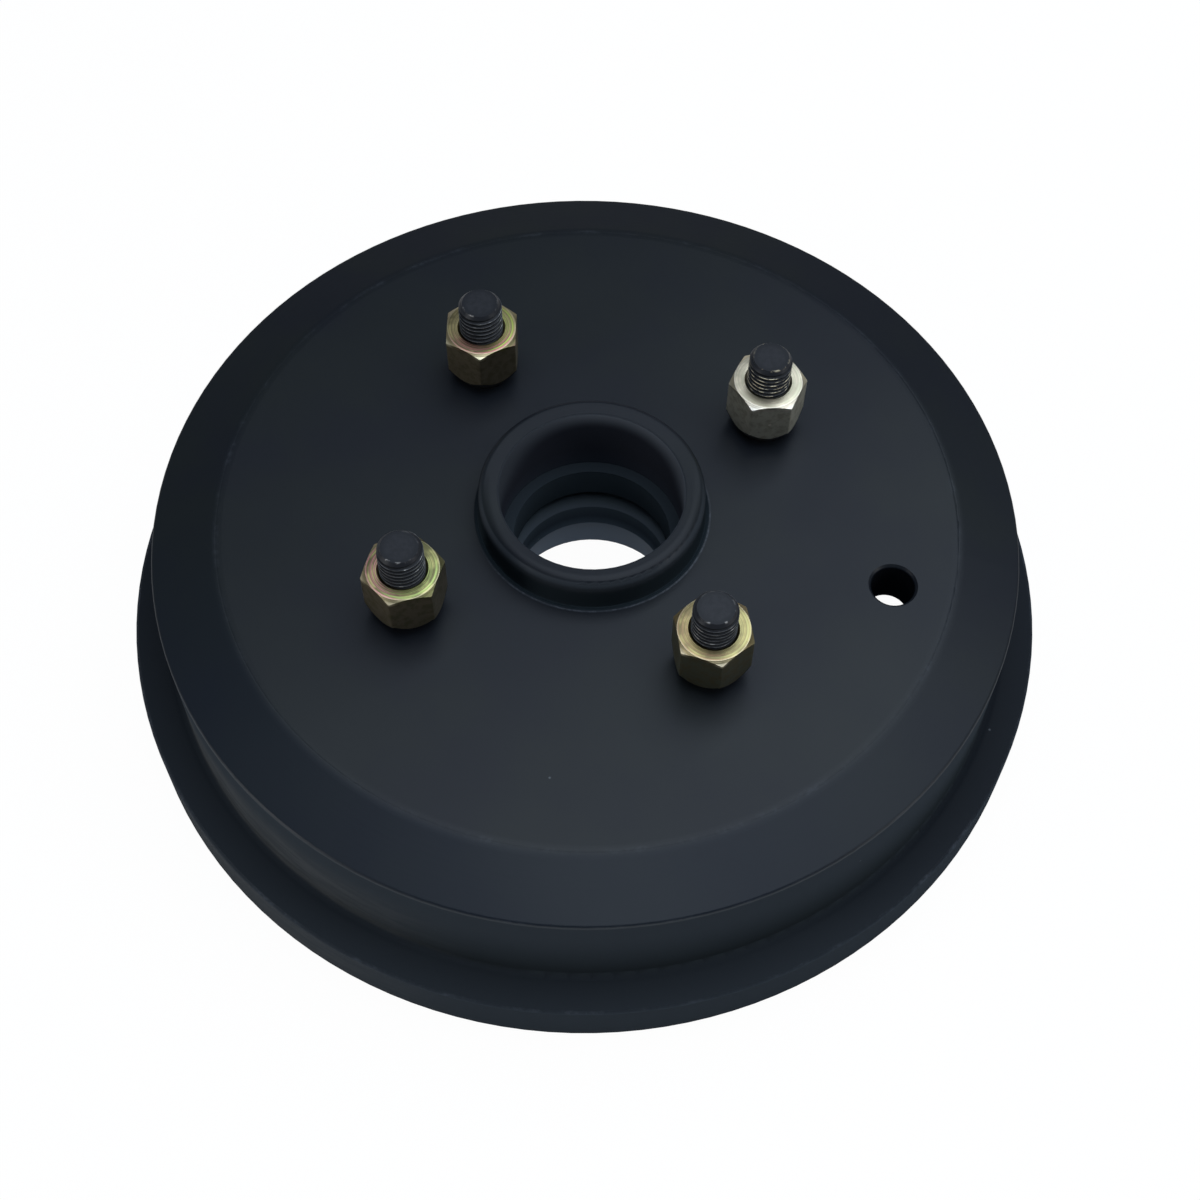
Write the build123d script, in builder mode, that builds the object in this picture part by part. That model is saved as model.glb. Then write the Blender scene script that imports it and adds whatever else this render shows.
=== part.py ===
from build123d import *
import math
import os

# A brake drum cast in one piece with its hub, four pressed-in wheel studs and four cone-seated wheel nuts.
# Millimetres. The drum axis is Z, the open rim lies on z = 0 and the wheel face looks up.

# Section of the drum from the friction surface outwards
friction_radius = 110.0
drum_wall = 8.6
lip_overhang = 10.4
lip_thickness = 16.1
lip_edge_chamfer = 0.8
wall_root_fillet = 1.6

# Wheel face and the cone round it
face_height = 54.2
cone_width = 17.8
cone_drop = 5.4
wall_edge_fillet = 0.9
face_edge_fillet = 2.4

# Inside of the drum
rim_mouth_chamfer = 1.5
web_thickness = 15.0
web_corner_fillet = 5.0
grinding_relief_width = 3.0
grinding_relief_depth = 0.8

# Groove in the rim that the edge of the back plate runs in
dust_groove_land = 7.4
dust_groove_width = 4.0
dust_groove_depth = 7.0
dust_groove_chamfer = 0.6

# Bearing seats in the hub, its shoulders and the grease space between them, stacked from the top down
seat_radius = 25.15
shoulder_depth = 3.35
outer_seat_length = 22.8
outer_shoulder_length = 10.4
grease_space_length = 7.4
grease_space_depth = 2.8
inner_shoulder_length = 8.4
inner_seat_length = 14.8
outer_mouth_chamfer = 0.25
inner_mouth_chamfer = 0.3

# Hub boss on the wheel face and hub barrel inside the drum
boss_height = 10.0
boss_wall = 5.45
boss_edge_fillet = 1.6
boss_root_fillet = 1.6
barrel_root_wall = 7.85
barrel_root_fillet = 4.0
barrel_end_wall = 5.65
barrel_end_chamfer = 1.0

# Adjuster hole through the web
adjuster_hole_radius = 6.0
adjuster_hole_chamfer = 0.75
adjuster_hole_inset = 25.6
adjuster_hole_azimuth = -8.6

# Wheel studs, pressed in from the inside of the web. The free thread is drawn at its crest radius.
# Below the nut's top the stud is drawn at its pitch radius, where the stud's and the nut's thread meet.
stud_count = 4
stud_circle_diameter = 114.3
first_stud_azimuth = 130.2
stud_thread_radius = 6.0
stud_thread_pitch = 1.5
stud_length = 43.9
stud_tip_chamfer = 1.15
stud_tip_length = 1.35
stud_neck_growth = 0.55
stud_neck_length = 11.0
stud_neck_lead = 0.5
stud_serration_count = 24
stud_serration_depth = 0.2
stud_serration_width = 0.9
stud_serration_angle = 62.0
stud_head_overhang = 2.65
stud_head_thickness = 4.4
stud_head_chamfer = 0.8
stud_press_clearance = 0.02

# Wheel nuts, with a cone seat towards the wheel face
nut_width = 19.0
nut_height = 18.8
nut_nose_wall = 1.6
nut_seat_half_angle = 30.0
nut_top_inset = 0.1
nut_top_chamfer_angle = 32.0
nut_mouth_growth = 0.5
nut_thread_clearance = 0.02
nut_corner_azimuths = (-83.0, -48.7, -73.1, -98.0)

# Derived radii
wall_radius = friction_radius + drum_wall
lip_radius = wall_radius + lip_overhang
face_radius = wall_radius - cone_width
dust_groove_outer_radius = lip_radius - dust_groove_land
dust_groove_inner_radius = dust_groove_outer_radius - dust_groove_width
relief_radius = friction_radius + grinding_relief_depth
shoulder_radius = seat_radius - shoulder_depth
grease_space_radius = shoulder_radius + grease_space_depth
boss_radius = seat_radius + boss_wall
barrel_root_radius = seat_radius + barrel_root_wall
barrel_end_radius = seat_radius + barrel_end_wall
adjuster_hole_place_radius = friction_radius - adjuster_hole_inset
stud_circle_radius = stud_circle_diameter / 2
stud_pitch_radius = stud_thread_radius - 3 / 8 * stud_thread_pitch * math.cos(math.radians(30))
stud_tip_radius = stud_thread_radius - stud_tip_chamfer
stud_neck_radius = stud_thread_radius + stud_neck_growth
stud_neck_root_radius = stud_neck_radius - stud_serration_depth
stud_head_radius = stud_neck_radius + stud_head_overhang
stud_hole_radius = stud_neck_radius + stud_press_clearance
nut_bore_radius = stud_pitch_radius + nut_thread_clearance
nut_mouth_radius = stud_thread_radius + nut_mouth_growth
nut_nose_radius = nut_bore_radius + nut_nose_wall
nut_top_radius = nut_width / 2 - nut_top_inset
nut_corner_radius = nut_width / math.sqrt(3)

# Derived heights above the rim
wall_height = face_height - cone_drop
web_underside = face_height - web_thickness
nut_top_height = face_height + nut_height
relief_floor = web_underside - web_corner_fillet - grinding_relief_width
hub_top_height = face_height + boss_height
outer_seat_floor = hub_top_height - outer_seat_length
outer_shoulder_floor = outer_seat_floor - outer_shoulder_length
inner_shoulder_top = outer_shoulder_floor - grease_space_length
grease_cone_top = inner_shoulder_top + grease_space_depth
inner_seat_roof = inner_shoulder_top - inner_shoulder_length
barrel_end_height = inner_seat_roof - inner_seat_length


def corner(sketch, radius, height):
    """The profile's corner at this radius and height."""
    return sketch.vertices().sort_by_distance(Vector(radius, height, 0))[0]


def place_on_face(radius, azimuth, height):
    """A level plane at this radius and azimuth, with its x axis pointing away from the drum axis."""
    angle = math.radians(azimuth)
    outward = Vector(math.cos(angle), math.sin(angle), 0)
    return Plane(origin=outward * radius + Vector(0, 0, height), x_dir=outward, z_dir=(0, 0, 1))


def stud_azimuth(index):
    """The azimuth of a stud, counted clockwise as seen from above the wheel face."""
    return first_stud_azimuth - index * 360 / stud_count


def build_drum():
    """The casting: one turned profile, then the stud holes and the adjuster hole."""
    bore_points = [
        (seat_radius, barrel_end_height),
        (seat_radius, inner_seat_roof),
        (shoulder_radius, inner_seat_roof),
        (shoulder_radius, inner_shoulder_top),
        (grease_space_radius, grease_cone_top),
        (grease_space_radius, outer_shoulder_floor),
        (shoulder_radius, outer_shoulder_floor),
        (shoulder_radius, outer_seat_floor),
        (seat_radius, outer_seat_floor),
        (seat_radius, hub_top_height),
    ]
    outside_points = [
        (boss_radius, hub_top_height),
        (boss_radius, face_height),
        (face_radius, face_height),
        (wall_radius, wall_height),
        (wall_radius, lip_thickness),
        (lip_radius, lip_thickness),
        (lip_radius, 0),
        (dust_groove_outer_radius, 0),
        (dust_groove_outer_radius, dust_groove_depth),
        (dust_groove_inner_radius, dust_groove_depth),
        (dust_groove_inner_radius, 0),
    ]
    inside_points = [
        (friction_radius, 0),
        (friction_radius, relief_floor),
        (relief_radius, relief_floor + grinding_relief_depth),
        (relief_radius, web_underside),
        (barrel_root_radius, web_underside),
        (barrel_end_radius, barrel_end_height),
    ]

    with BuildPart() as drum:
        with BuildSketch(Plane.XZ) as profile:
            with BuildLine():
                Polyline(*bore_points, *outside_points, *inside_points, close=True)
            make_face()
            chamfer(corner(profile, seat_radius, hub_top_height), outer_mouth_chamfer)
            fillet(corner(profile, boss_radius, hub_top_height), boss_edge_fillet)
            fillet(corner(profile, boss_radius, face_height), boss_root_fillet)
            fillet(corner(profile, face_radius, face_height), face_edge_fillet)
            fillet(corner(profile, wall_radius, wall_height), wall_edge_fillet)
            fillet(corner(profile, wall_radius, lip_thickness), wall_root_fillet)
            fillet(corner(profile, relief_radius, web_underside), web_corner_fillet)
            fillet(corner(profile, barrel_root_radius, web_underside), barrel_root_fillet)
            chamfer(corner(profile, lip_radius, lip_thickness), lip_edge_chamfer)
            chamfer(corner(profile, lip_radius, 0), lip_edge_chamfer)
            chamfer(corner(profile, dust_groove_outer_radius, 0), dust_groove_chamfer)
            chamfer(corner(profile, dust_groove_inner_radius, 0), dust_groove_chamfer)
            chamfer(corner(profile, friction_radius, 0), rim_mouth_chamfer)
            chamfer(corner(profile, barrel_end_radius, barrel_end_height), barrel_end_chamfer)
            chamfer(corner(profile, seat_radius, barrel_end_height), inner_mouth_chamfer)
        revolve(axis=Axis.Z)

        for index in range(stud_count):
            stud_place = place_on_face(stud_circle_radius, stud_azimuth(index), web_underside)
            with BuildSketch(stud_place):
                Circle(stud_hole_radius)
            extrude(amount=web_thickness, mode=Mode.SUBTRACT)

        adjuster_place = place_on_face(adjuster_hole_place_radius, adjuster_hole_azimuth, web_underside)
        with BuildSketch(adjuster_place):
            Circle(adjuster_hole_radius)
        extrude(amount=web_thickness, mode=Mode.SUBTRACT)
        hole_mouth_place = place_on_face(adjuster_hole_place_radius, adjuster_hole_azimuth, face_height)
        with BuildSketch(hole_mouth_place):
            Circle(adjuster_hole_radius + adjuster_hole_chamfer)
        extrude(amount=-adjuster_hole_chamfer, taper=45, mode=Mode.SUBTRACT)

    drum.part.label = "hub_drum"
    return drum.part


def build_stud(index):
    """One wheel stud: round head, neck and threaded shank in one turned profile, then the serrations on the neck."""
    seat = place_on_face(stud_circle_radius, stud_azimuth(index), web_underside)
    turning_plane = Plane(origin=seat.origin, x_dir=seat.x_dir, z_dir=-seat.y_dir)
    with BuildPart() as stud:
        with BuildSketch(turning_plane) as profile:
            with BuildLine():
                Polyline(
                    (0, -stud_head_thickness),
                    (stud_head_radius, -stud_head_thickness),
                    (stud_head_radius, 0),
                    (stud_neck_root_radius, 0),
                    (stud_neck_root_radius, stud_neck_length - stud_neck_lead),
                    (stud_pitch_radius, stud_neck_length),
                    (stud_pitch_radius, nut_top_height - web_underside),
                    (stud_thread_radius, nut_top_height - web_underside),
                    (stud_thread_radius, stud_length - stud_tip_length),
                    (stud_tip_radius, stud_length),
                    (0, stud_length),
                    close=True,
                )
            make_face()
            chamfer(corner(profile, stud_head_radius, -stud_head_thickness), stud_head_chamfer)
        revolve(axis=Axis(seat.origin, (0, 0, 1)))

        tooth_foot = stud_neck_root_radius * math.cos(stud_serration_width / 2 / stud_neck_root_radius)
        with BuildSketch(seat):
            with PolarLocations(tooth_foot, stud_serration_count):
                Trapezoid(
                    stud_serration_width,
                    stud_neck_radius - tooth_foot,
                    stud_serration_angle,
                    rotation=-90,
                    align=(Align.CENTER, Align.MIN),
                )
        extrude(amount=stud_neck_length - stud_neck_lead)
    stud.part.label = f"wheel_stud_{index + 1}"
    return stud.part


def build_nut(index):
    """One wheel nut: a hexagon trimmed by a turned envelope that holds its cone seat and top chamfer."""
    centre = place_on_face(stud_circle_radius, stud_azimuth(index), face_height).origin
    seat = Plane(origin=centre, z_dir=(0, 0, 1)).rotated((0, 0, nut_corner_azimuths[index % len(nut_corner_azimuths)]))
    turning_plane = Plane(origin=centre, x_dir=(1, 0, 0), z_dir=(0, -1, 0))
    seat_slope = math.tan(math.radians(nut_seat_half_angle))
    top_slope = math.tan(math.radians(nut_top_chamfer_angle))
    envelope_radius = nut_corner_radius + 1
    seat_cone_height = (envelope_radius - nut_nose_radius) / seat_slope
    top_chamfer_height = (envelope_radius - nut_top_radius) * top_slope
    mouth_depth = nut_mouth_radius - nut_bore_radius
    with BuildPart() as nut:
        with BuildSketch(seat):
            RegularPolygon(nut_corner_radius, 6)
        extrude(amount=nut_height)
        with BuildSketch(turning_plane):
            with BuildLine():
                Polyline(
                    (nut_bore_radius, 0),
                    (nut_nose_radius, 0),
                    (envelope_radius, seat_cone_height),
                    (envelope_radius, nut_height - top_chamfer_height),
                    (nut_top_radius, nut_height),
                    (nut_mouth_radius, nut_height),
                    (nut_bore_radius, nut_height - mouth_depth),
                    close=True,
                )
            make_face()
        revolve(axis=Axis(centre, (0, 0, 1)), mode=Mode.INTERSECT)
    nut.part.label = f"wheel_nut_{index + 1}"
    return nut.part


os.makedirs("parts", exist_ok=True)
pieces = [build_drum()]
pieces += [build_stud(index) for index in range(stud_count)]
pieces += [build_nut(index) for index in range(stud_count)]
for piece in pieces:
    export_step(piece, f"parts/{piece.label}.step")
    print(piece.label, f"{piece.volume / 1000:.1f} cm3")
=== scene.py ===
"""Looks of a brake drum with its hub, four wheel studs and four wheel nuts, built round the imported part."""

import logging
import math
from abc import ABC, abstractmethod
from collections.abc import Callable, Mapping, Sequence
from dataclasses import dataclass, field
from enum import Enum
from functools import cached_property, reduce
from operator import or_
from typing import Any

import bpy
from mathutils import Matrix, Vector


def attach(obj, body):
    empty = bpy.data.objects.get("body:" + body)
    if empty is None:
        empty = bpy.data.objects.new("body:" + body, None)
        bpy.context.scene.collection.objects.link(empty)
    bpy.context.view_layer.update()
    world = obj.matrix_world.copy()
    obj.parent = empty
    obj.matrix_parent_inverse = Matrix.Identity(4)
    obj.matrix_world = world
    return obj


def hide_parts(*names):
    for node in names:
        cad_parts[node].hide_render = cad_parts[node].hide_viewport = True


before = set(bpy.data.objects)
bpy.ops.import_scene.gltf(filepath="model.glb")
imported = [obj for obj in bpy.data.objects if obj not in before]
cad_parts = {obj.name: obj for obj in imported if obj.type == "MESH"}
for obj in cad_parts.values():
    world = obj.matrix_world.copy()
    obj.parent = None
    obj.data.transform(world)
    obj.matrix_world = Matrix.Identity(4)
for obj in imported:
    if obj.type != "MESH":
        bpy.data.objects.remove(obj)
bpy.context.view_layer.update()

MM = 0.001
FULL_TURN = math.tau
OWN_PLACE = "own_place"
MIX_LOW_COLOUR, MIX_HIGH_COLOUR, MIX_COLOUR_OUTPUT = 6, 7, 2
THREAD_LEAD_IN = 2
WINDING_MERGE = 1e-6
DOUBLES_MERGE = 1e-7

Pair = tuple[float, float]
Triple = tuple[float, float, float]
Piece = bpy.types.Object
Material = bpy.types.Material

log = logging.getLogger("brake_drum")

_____

* Exercise details
Return the opening line of the data and every line after it through the line containing "dust_groove_chamfer = 0.6", please, exactly as written and with nothing added.

* Finished exercise
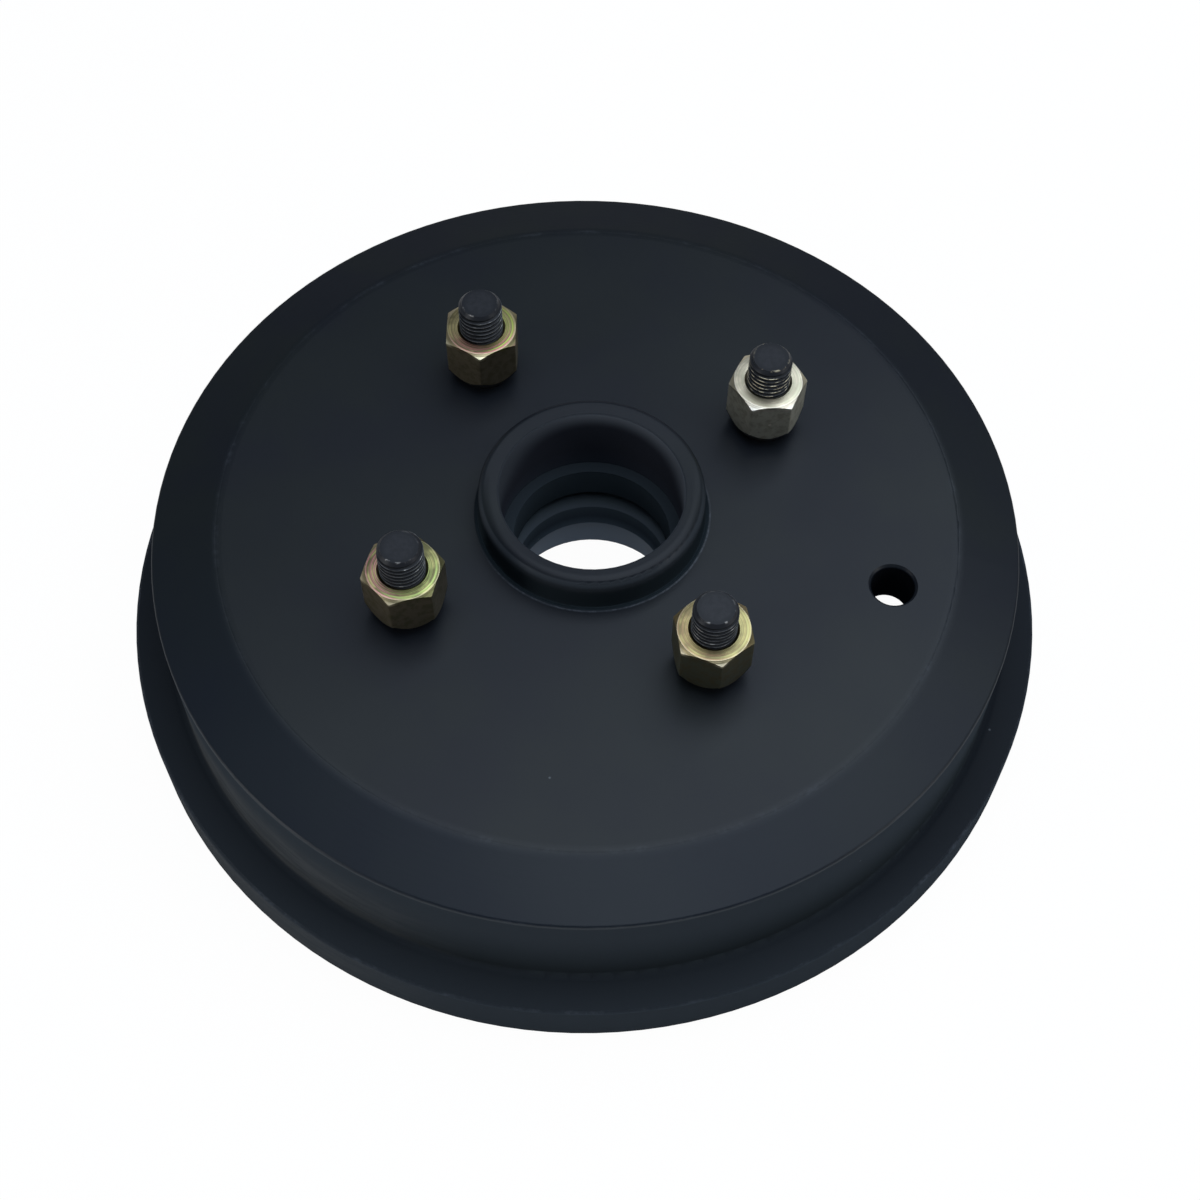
Write the build123d script, in builder mode, that builds the object in this picture part by part. That model is saved as model.glb. Then write the Blender scene script that imports it and adds whatever else this render shows.
=== part.py ===
from build123d import *
import math
import os

# A brake drum cast in one piece with its hub, four pressed-in wheel studs and four cone-seated wheel nuts.
# Millimetres. The drum axis is Z, the open rim lies on z = 0 and the wheel face looks up.

# Section of the drum from the friction surface outwards
friction_radius = 110.0
drum_wall = 8.6
lip_overhang = 10.4
lip_thickness = 16.1
lip_edge_chamfer = 0.8
wall_root_fillet = 1.6

# Wheel face and the cone round it
face_height = 54.2
cone_width = 17.8
cone_drop = 5.4
wall_edge_fillet = 0.9
face_edge_fillet = 2.4

# Inside of the drum
rim_mouth_chamfer = 1.5
web_thickness = 15.0
web_corner_fillet = 5.0
grinding_relief_width = 3.0
grinding_relief_depth = 0.8

# Groove in the rim that the edge of the back plate runs in
dust_groove_land = 7.4
dust_groove_width = 4.0
dust_groove_depth = 7.0
dust_groove_chamfer = 0.6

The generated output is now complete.